> _Directions_
Look through the records below and collect all lines that hold the string "bodies".
**** The data
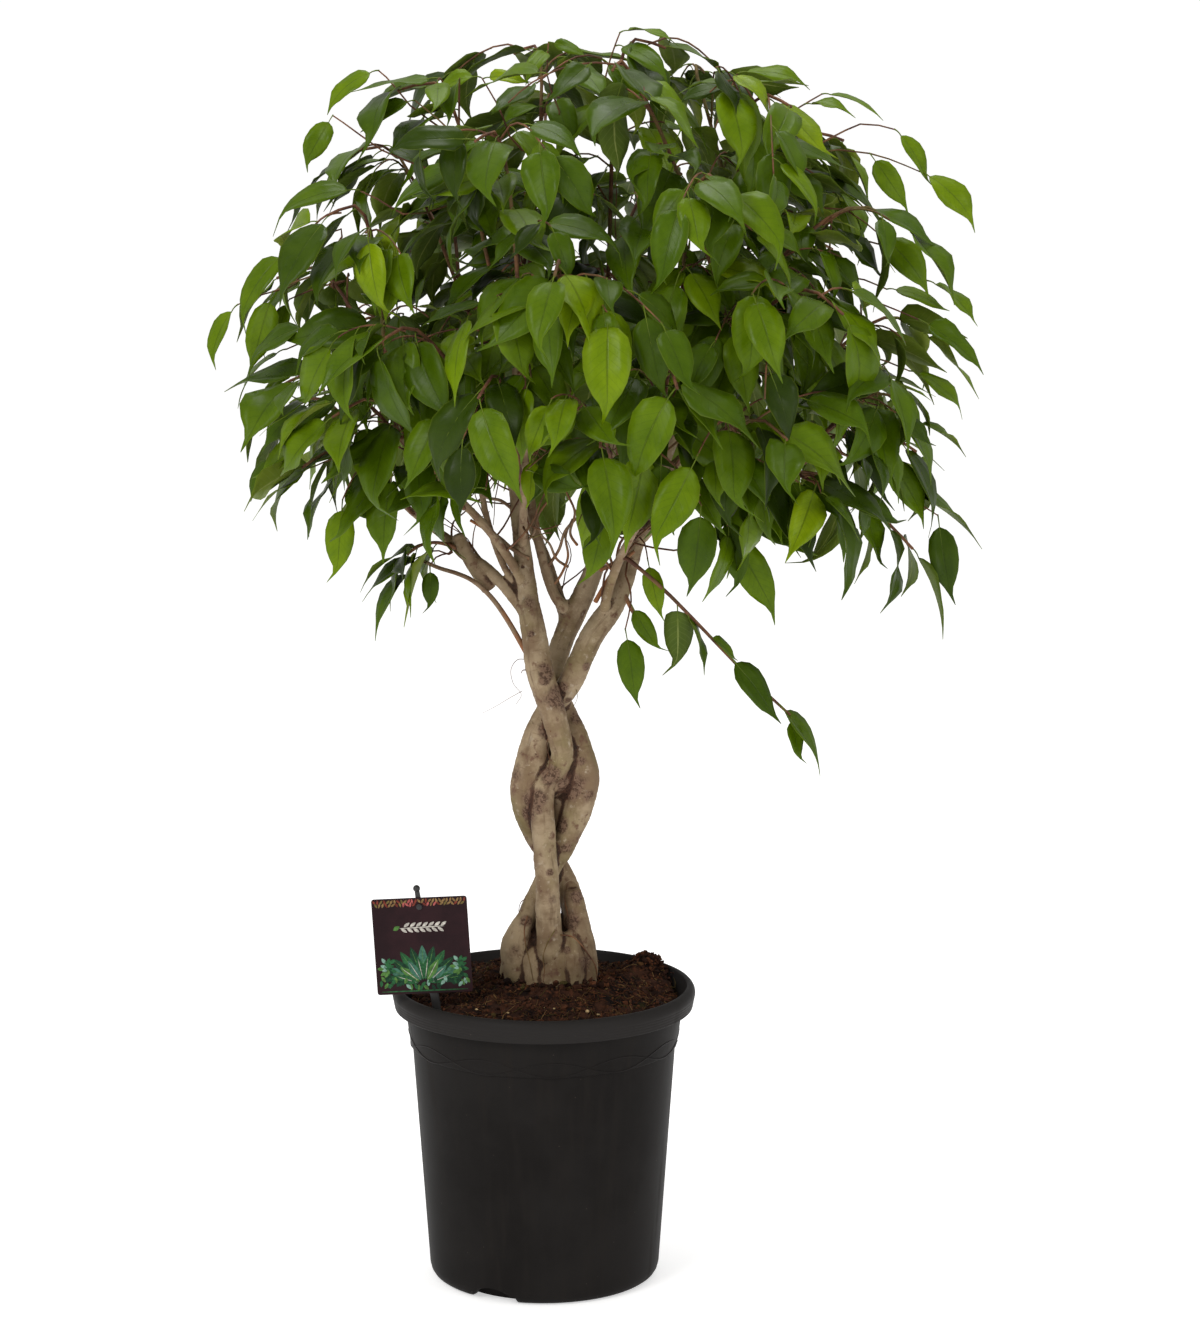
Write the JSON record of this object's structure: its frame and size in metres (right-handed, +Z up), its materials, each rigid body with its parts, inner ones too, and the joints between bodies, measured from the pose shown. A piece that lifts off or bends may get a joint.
********
**** The data
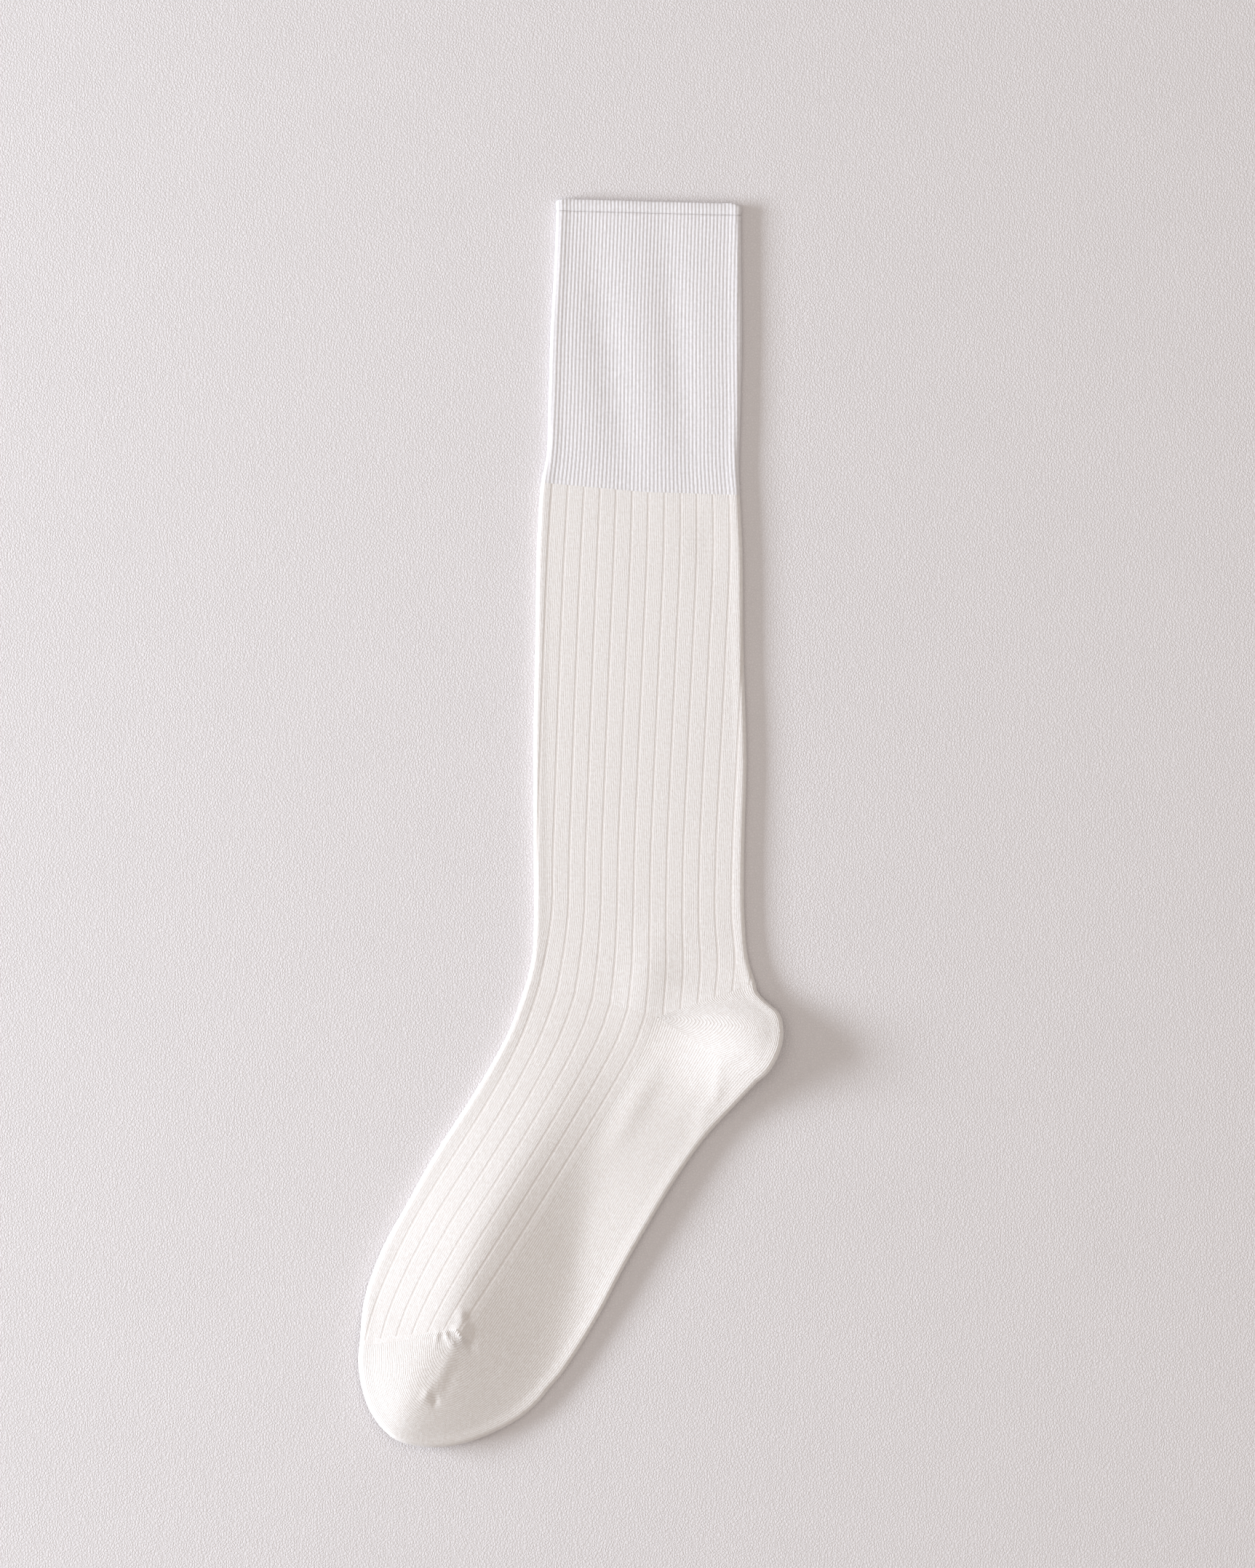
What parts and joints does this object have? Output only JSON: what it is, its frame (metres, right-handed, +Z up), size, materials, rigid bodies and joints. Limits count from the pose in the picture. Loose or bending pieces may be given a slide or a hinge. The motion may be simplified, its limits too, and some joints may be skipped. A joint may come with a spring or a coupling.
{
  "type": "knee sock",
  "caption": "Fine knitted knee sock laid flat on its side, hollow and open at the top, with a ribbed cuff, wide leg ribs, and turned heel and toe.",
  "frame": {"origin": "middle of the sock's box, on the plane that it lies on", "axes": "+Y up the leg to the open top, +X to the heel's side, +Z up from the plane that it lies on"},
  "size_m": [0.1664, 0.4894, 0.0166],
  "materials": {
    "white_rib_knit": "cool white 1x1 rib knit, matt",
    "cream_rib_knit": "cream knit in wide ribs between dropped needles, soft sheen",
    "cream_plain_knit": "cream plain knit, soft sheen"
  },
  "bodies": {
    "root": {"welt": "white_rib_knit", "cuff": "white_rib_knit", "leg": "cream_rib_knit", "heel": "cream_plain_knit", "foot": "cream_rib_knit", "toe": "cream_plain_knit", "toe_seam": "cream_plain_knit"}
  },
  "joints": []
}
********
> _Result of this task_
Write the JSON record of this object's structure: its frame and size in metres (right-handed, +Z up), its materials, each rigid body with its parts, inner ones too, and the joints between bodies, measured from the pose shown. A piece that lifts off or bends may get a joint.
What parts and joints does this object have? Output only JSON: what it is, its frame (metres, right-handed, +Z up), size, materials, rigid bodies and joints. Limits count from the pose in the picture. Loose or bending pieces may be given a slide or a hinge. The motion may be simplified, its limits too, and some joints may be skipped. A joint may come with a spring or a coupling.
  "bodies": {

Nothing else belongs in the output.